---- Source data

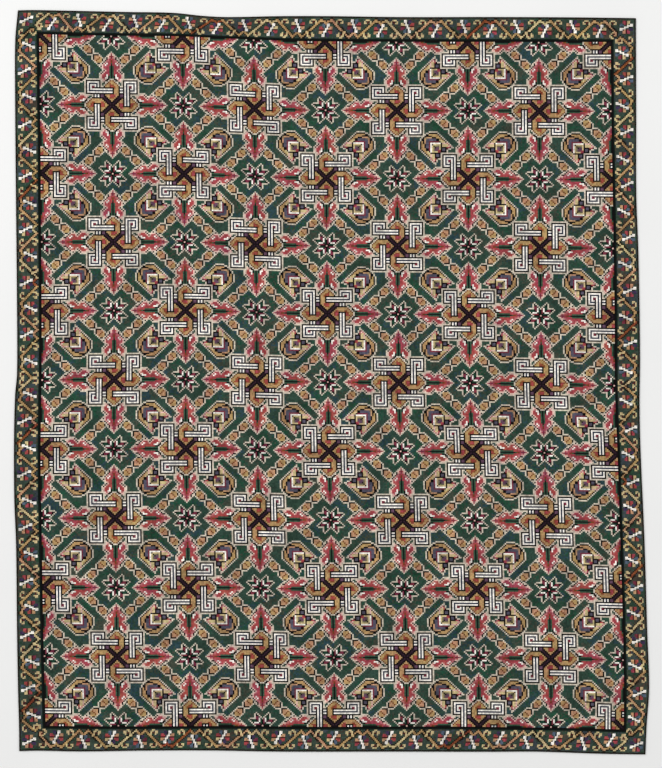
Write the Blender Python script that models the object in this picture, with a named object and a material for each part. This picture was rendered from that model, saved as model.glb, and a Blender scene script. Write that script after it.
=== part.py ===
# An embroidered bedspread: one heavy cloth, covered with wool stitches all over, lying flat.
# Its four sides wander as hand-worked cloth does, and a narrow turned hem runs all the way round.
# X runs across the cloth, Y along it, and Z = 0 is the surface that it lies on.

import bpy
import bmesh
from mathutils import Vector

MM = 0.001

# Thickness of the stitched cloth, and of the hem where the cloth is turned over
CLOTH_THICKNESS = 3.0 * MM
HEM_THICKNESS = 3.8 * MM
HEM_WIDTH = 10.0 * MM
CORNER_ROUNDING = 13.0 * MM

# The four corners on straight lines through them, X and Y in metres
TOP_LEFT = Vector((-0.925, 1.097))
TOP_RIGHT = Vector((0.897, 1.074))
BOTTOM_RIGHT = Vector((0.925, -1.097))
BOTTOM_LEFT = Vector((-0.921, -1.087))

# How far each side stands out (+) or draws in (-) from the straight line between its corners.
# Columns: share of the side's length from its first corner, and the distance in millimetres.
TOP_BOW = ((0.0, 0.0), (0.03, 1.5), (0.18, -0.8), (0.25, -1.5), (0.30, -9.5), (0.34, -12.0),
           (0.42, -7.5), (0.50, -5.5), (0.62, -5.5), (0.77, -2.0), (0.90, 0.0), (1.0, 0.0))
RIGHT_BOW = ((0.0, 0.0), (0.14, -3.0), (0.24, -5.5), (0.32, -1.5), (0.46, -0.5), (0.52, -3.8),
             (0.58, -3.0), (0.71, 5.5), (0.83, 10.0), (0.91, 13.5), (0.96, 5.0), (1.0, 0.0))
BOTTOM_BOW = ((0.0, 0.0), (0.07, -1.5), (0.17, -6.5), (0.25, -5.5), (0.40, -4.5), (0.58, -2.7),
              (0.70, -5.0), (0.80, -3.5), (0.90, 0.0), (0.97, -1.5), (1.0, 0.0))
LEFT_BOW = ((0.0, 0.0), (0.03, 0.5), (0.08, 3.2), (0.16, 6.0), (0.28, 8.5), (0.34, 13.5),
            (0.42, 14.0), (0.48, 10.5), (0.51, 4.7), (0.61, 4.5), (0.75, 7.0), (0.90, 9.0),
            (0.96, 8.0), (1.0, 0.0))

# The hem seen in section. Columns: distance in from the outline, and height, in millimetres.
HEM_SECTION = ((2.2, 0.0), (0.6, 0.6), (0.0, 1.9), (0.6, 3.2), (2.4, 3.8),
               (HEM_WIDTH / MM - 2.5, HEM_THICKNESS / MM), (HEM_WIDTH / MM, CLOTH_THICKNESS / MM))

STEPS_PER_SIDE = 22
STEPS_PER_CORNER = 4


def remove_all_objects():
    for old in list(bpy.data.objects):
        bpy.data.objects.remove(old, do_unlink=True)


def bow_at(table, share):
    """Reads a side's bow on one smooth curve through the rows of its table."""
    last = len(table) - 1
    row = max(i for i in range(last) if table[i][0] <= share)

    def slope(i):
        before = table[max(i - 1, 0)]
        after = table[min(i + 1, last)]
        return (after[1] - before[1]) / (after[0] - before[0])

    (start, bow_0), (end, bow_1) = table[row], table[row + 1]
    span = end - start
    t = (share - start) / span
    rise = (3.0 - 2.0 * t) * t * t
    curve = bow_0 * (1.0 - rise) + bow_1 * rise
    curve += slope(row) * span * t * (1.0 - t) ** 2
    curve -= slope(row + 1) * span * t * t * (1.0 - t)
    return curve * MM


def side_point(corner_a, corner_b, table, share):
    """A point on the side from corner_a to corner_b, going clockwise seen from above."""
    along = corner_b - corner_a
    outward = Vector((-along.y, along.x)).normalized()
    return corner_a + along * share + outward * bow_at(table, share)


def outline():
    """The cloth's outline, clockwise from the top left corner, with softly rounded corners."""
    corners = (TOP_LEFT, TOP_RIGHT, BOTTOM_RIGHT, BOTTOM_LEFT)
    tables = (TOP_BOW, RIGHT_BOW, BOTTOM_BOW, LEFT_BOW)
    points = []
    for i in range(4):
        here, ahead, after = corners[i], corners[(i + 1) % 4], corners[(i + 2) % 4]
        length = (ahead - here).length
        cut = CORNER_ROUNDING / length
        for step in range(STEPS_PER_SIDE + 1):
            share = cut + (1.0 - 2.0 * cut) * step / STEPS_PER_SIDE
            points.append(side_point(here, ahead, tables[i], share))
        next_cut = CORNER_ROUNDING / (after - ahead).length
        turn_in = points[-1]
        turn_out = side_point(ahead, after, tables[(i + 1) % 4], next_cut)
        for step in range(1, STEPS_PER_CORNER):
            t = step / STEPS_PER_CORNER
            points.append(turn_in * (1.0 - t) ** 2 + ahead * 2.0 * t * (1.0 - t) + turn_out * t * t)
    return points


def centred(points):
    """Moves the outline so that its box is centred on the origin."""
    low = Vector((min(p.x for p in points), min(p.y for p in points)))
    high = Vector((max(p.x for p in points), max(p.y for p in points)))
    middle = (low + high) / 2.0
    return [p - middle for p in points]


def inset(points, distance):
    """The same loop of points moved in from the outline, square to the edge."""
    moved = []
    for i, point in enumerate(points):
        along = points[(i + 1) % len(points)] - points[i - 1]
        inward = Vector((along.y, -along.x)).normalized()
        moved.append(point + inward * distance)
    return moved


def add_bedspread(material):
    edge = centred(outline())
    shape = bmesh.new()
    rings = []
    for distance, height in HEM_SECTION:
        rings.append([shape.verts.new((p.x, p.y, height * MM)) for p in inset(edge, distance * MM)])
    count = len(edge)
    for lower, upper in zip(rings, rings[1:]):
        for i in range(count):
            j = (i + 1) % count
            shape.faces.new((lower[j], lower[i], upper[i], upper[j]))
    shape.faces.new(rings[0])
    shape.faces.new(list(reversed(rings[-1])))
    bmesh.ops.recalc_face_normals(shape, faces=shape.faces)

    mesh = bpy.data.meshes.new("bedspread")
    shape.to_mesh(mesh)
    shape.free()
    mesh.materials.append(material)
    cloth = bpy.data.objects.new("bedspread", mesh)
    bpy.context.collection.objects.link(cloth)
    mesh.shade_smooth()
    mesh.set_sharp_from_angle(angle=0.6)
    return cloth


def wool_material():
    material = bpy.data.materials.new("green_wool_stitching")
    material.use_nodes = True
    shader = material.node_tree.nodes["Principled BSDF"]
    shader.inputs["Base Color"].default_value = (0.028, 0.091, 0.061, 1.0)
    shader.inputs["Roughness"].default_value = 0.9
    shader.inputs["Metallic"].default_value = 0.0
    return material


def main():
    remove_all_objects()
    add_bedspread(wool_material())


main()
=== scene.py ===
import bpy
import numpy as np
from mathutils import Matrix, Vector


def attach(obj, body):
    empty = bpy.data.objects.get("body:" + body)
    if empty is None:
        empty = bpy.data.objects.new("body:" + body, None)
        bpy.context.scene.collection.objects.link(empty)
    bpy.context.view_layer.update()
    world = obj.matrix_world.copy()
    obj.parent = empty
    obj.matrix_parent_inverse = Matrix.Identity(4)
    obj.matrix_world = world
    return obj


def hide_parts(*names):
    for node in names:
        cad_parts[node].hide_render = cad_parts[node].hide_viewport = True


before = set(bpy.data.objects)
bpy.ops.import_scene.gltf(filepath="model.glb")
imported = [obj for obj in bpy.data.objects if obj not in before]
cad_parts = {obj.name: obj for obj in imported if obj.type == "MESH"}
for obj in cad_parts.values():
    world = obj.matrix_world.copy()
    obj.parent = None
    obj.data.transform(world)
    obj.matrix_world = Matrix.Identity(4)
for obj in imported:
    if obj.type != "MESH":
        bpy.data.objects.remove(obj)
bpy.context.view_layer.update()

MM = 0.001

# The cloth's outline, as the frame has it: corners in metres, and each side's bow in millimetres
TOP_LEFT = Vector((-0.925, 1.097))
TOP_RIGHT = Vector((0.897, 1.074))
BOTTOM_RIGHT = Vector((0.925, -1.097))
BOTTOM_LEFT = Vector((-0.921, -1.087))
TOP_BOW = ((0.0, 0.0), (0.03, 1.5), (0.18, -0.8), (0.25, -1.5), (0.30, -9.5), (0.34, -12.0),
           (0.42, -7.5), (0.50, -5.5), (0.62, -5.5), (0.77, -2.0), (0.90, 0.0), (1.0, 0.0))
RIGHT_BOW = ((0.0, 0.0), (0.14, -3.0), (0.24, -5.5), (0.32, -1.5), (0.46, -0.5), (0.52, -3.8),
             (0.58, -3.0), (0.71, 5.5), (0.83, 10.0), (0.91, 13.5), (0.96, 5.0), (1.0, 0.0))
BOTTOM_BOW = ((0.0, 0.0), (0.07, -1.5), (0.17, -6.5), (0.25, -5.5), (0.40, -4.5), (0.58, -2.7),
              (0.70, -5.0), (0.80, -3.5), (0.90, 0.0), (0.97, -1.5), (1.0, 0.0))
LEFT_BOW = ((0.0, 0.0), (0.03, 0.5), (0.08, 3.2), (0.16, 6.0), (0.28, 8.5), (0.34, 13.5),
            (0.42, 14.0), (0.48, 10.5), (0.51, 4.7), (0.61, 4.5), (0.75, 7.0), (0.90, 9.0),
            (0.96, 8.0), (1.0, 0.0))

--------

> **To do**
Show every line of the listing in which the string "Identity" can be found.

> **Exercise solution**
    obj.matrix_parent_inverse = Matrix.Identity(4)
    obj.matrix_world = Matrix.Identity(4)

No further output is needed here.